Not so radical is it? So many compromises, so little time.

A more serious example of the difficulties inherent to academic radicalism is attached to what we produce: written words, in combinations intended to be legible to others. Academics are all engaging in literary arts of various kinds. If you don't adhere to some kind of recognizable genre, no one understand what the frack you are talking about or who you are talking to, and you have no audience. Occasionally someone does something startlingly new that shifts genre and/or convention, but it is rarer than you might think.

Here I would cite as my example of the forms of "virtuous convention" that counteract radical intent the queer intellectuals at Bully Bloggers (where you can read an excellent post by Columbia Law Prof Katherine Franke raising questions about the efforts by pro-gay marriage funders to force funding disclosures on the opposition.) I make an example of them because these folks (with whom I am acquainted) are as radically queer as they come: smart, successful, fun and everything good. Furthermore, several have contributed an idea or two that is so startling new that it has leaked out of queer studies to alter other fields entirely.

This is what radical knowledge is supposed to do. That said, queer studies has developed its own conventions over time: it adheres to unwritten rules of style, language, subject matter and argument, even as it often improves on these conventions. It is, as we say, now a field.

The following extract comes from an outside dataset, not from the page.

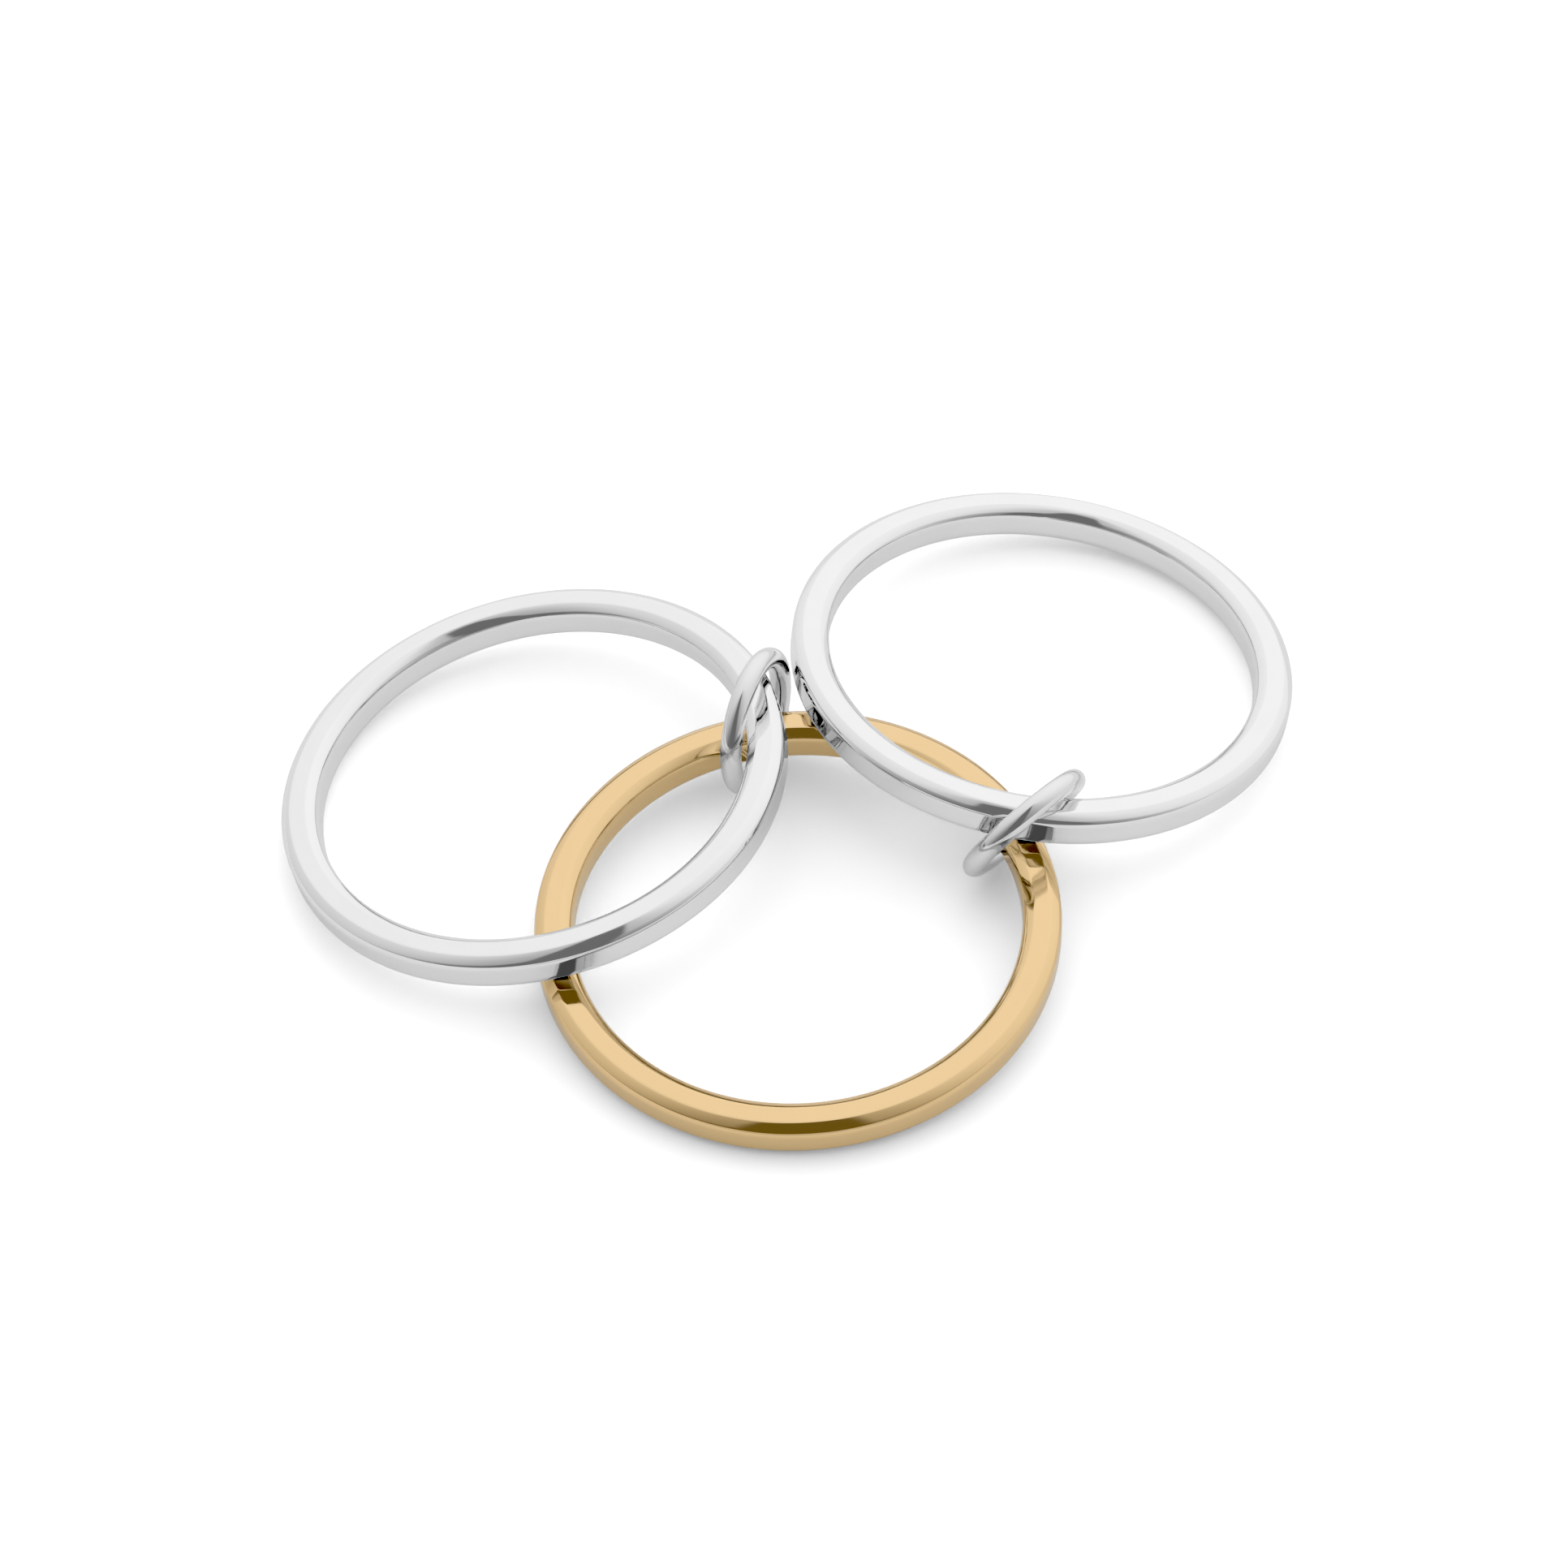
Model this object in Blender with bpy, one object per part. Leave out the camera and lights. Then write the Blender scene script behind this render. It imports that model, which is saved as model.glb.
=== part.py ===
"""Interlocking ring: three plain finger bands held together by two small closed links.

A gold band lies lowest. A silver band leans on it from each side, and a small link of round
silver wire runs round the gold band and the silver band at each crossing. Lengths are in
metres, angles in degrees, +Z is up, and the origin is on the surface that the ring lies on.
"""

import math

import bmesh
import bpy
from mathutils import Vector

MM = 0.001

# Finger bands: all three have the same hole and the same rounded rectangular section.
FINGER_HOLE_DIAMETER = 17.3 * MM
BAND_THICKNESS = 1.5 * MM
BAND_WIDTH = 1.62 * MM
BAND_CORNER_RADIUS = 0.5 * MM
BAND_STEPS_AROUND = 96
BAND_STEPS_PER_CORNER = 3

# Links: closed rings of round wire, each wide enough for two bands side by side.
LINK_OUTER_DIAMETER = 6.0 * MM
LINK_WIRE_DIAMETER = 0.85 * MM
LINK_STEPS_AROUND = 40
LINK_STEPS_OF_WIRE = 12

BAND_MEAN_RADIUS = (FINGER_HOLE_DIAMETER + BAND_THICKNESS) / 2
LINK_MEAN_RADIUS = (LINK_OUTER_DIAMETER - LINK_WIRE_DIAMETER) / 2

SMOOTH_BELOW_ANGLE = math.radians(40)

# Where each band lies. x and y are its centre, measured from the gold band's centre in mm.
# Its plane leans by "tilt" from level, and its lowest point lies towards "heading",
# an angle counted anticlockwise from +X.
BANDS = {
    "band_gold": {"x": 0.0, "y": 0.0, "tilt": 3.23, "heading": -109.0, "metal": "gold"},
    "band_silver_left": {"x": -10.19, "y": 7.06, "tilt": 8.96, "heading": 167.1, "metal": "silver"},
    "band_silver_right": {"x": 10.26, "y": 12.38, "tilt": 8.95, "heading": 39.1, "metal": "silver"},
}

# Where each link stands. Its axis points towards "heading" and rises by "rise" from level.
LINKS = {
    "connector_left": {"x": -1.33, "y": 9.10, "heading": -23.5, "rise": 2.4, "metal": "silver"},
    "connector_right": {"x": 8.94, "y": 3.40, "heading": -47.7, "rise": -24.9, "metal": "silver"},
}

METALS = {
    "gold": {"colour": (0.84, 0.62, 0.30, 1.0), "roughness": 0.10},
    "silver": {"colour": (0.86, 0.86, 0.85, 1.0), "roughness": 0.08},
}


def clear_scene():
    for leftover in list(bpy.data.objects):
        bpy.data.objects.remove(leftover, do_unlink=True)


def make_metal(name, metal):
    look = METALS[metal]
    material = bpy.data.materials.new(name)
    material.use_nodes = True
    shader = material.node_tree.nodes["Principled BSDF"]
    shader.inputs["Base Color"].default_value = look["colour"]
    shader.inputs["Metallic"].default_value = 1.0
    shader.inputs["Roughness"].default_value = look["roughness"]
    material.diffuse_color = look["colour"]
    return material


def band_section():
    """The band's section as (out, up) offsets from its middle, anticlockwise, corners rounded."""
    flat_out = BAND_THICKNESS / 2 - BAND_CORNER_RADIUS
    flat_up = BAND_WIDTH / 2 - BAND_CORNER_RADIUS
    corner_centres = ((flat_out, flat_up), (-flat_out, flat_up), (-flat_out, -flat_up), (flat_out, -flat_up))
    points = []
    for quarter, (centre_out, centre_up) in enumerate(corner_centres):
        for step in range(BAND_STEPS_PER_CORNER + 1):
            angle = math.pi / 2 * (quarter + step / BAND_STEPS_PER_CORNER)
            out = centre_out + BAND_CORNER_RADIUS * math.cos(angle)
            up = centre_up + BAND_CORNER_RADIUS * math.sin(angle)
            points.append((out, up))
    return points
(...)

You might argue that what then allows queer studies to still claim radical ground is its refusal of normative cultural and political paradigms, and you would be right. But to come back to convention: is refusal, in and of itself, not itself a convention? Is refusal enough to persuade us that the phrase "radical scholarship" is not an oxymoron when queer studies is simultaneously creating disciplinary paradigms of its own inside the academy? Refusal, as Dick Hebdige put it so well, always "ends in the construction of a style, in a gesture of defiance or contempt, in a smile or a sneer." These "signals [of] Refusal" are "worth making...even if, in the final analysis, they are...just the darker side of sets of regulations, just so much graffitti on a prison wall.(Subculture: The Meaning of Style, 1979; p. 3).

More About Me Department: The title is not mine, and I didn't do the drawing, but you can read an op-ed by yours truly on intimate partner violence in today's Hartford Courant. You can see me in person as a panelist, April 27, at a Key Issues Forum to be held at Zenith University, "The Person You Think You Know; Signs and Solutions of Campus Violence." I am there to provide historical context, as you may have suspected.

Historiann Would Have Rocked Sterling Cooper: I don't know whether it is more fun to watch Mad Men or to read Historiann's critique of Mad Men. We are not going to tell her that there are some big unexpected changes in the last disc -- but it doesn't change her right-on analysis of the lumbering plot and almost antiquarian take on gender, sexuality and race in the 1960s.

I confess, part of the pleasure I get from the show is utterly pornographic. I thrill to Salvatore Romano's closet, as I recall dashing in and out of my own in the 1970s; I want to be Roger Sterling -- and now empathize strongly with his error in judgement in ditching his wife for a much younger, more expensive ball and chain; and I stood up and cheered when Betty Draper, in the last episode, when she -- oops! Almost told.

Have fun Historiann, and for crying out loud, get a better cable package so we can do this in real time this summer!